_Problem to work on_
Look through the entries below and extract exactly the lines from the one containing "for name, shape" through the one containing "if empty is", ends included.

━━━ Records for the exercise

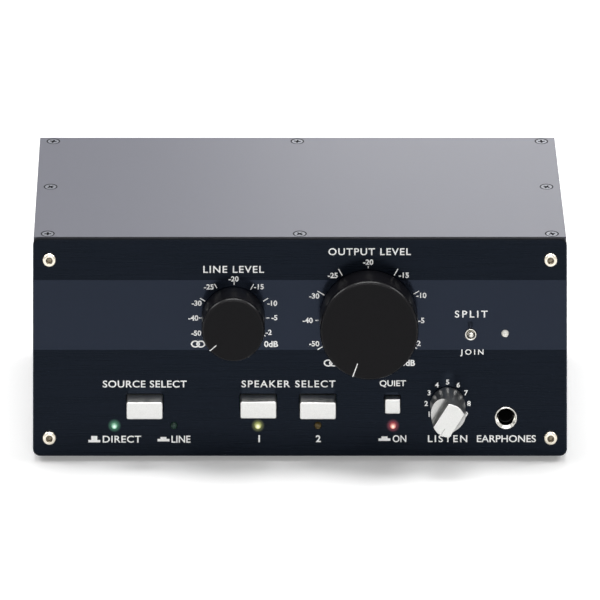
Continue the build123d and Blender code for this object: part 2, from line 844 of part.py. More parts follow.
for name, shape in nodes.items():
    export_step(shape, f"parts/{name}.step")
print(len(nodes), "nodes, panel face at y =", round(face_y, 3), "rear face at y =", round(back_y, 3))
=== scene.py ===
import json
from math import atan2, cos, degrees, hypot, pi, radians, sin

import bmesh
import bpy
from mathutils import Matrix, Vector


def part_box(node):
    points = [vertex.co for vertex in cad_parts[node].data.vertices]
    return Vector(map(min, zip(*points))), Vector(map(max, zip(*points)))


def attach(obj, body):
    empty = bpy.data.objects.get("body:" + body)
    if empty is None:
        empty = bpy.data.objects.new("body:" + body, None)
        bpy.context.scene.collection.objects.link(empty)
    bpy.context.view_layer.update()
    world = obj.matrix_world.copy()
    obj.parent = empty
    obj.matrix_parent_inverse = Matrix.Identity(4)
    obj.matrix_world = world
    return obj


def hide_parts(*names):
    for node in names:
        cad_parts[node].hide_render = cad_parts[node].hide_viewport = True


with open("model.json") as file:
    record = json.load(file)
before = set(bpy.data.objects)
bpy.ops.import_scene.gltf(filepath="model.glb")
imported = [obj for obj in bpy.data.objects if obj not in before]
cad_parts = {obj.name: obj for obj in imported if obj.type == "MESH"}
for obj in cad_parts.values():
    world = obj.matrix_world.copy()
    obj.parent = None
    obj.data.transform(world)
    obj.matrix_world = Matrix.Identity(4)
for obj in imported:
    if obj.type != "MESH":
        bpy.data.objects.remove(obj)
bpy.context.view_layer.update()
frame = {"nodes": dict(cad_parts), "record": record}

# Sizes in the dictionaries below are millimetres, and mm() turns them to metres.
# x runs to the right from the panel's middle, z up from its lower edge, and "out" away from its face.
panelLow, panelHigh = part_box("front_panel")
faceY = panelLow.y
print("frame loaded:", len(frame["nodes"]), "nodes")


def mm(value):
    return value / 1000


def newest(name):  # what an operator has just added
    added = bpy.context.object
    added.name = name
    return added


def onPanel(x, z, out=0.0):
    return Vector((mm(x), faceY - mm(out), panelLow.z + mm(z)))


def middleOf(node):  # x and z of a node's middle, in millimetres on the panel
    low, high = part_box(node)
    middle = (low + high) / 2
    return middle.x * 1000, (middle.z - panelLow.z) * 1000


# ways that a piece drawn along its own +Z can face
facing = {"front": (pi / 2, 0, 0), "up": (0, 0, 0)}

# the camera: a view camera, whose picture plane stays parallel to the front panel while it looks down
viewPoint = {
    "aside": -31.8,  # the lens, from the panel's middle
    "away": 2871.9,  # in front of the panel's face
    "above": 1279.7,  # above the panel's lower edge
    "aimX": 0.02,  # the point of the panel in the middle of the picture
    "aimZ": 64.4,
    "focal": 7573.2,  # focal length in pixels of a picture as wide as "pixels"
    "pixels": 600,
    "sensor": 36,
    "near": 0.1,  # in metres, the nearest and the farthest that it shows
    "far": 20,
}


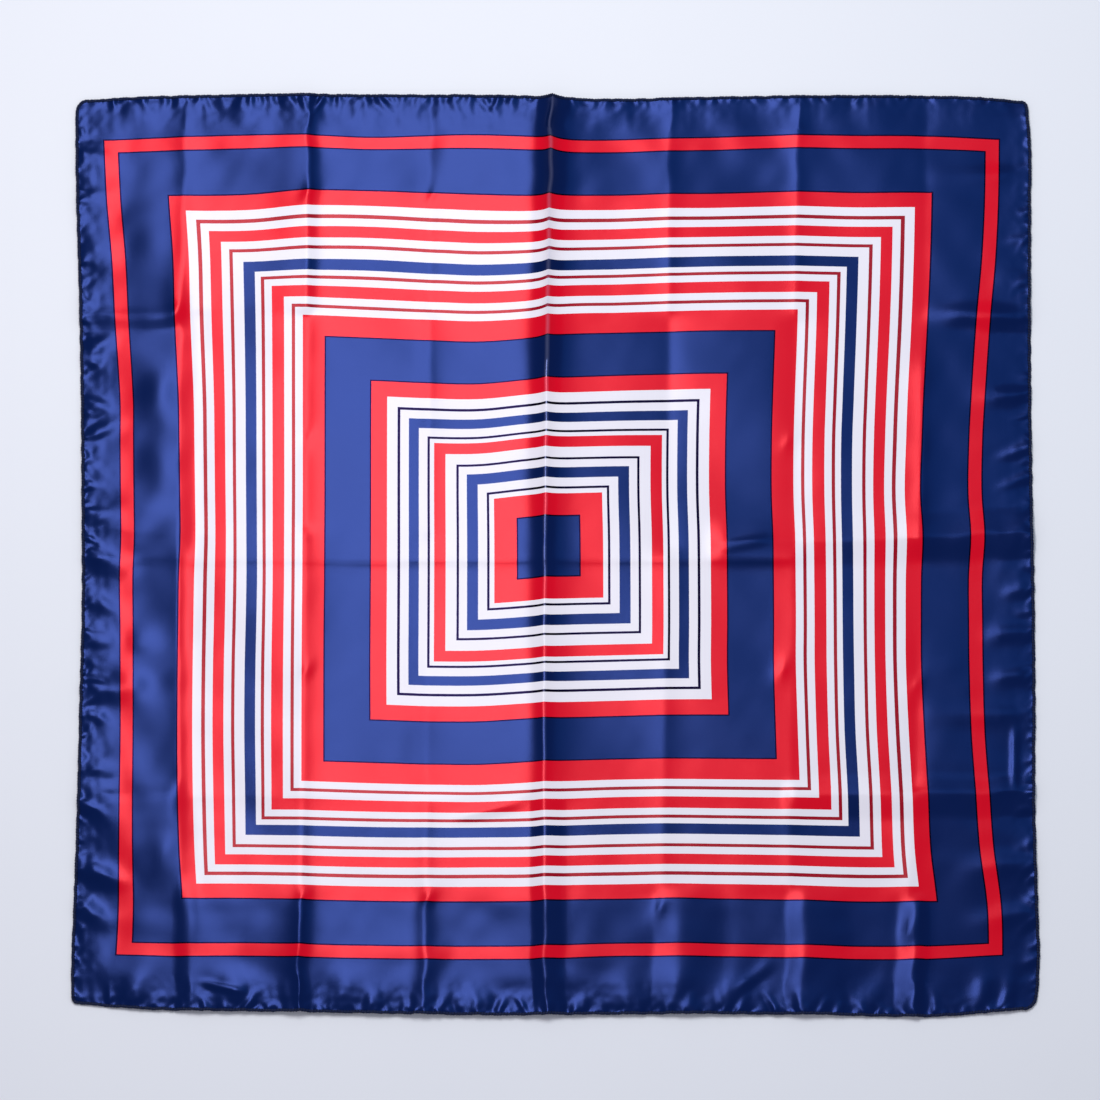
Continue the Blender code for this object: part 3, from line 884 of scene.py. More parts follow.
DRIFT_STATIONS = (-420, -350, -290, -235, -175, -110, -70, -25, 15, 60, 110, 150, 230, 290, 350, 420)
UP_DRIFTS = (
    # How far each level line has moved up, from its left end to its right.
    PrintDrift(
        -409, (12.0, 9.3, 9.6, 8.2, 7.0, 6.3, 6.3, 6.2, 7.4, 9.3, 9.4, 9.3, 7.9, 6.5, 6.9, 12.0)
    ),
    PrintDrift(
        -351, (7.0, 7.2, 7.3, 5.9, 4.7, 4.1, 4.0, 3.9, 5.4, 6.4, 7.5, 7.0, 5.6, 4.3, 4.9, 5.2)
    ),
    PrintDrift(
        -286, (5.5, 5.3, 5.0, 3.7, 2.5, 1.9, 2.0, 2.1, 3.4, 5.0, 5.8, 5.6, 4.6, 3.5, 3.0, 3.0)
    ),
    PrintDrift(
        -232, (3.0, 3.0, 2.8, 2.4, 0.8, -0.6, -1.4, 0.4, 2.2, 4.2, 5.2, 5.0, 4.2, 3.5, 3.0, 3.0)
    ),
    PrintDrift(
        -168, (0.0, 0.0, 0.0, -0.5, -1.4, -3.6, -3.8, -1.2, 0.4, 2.0, 3.3, 3.4, 3.2, 3.0, 3.0, 3.0)
    ),
    PrintDrift(
        -77, (0.0, 0.0, 0.0, -1.0, -2.5, -4.6, -4.7, -2.3, 0.2, 1.5, 2.5, 3.0, 3.0, 3.0, 3.0, 3.0)
    ),
    PrintDrift(
        77, (0.0, 0.0, 0.0, -1.0, -2.5, -4.8, -4.8, -0.2, 1.4, 2.9, 3.6, 4.0, 4.0, 3.5, 3.0, 3.0)
    ),
    PrintDrift(
        168, (0.0, 0.0, -1.0, -2.0, -3.3, -6.2, -6.8, -2.9, -0.3, 1.8, 3.6, 4.3, 4.0, 3.5, 3.0, 3.0)
    ),
    PrintDrift(
        232, (-1.0, -1.0, -2.0, -2.6, -4.8, -7.1, -8.5, -6.5, -1.8, -0.2, 1.6, 2.7, 3.4, 3.0, 2.5, 2.0)
    ),
    PrintDrift(
        286, (-3.0, -3.5, -4.1, -1.5, -1.5, -4.6, -6.5, -5.6, -3.0, -1.4, 0.5, 1.6, 2.9, 2.0, 1.5, 1.0)
    ),
    PrintDrift(
        351, (-2.5, -1.9, -1.0, 3.1, 2.7, 0.5, -1.2, -2.8, -2.8, -2.3, -0.4, 0.2, 2.7, 1.3, 1.6, 0.0)
    ),
    PrintDrift(
        409, (-4.6, -1.2, -0.1, 0.1, -2.2, -0.3, -0.2, -2.1, -5.6, -5.2, -3.2, -2.0, 0.7, 0.0, -0.2, -3.7)
    ),
)
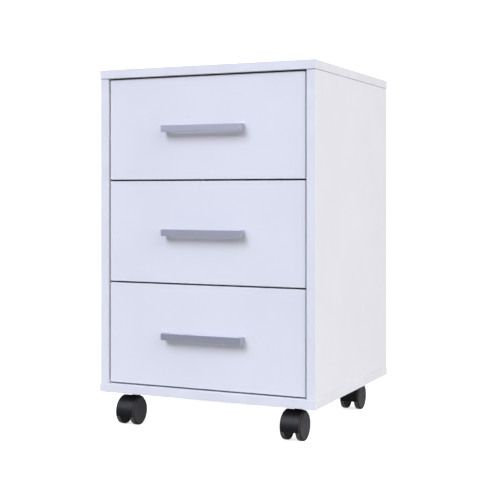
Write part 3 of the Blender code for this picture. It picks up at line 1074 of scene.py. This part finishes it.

━━━━━━

_The reply_
for name, shape in nodes.items():
    export_step(shape, f"parts/{name}.step")
print(len(nodes), "nodes, panel face at y =", round(face_y, 3), "rear face at y =", round(back_y, 3))
=== scene.py ===
import json
from math import atan2, cos, degrees, hypot, pi, radians, sin

import bmesh
import bpy
from mathutils import Matrix, Vector


def part_box(node):
    points = [vertex.co for vertex in cad_parts[node].data.vertices]
    return Vector(map(min, zip(*points))), Vector(map(max, zip(*points)))


def attach(obj, body):
    empty = bpy.data.objects.get("body:" + body)
    if empty is None:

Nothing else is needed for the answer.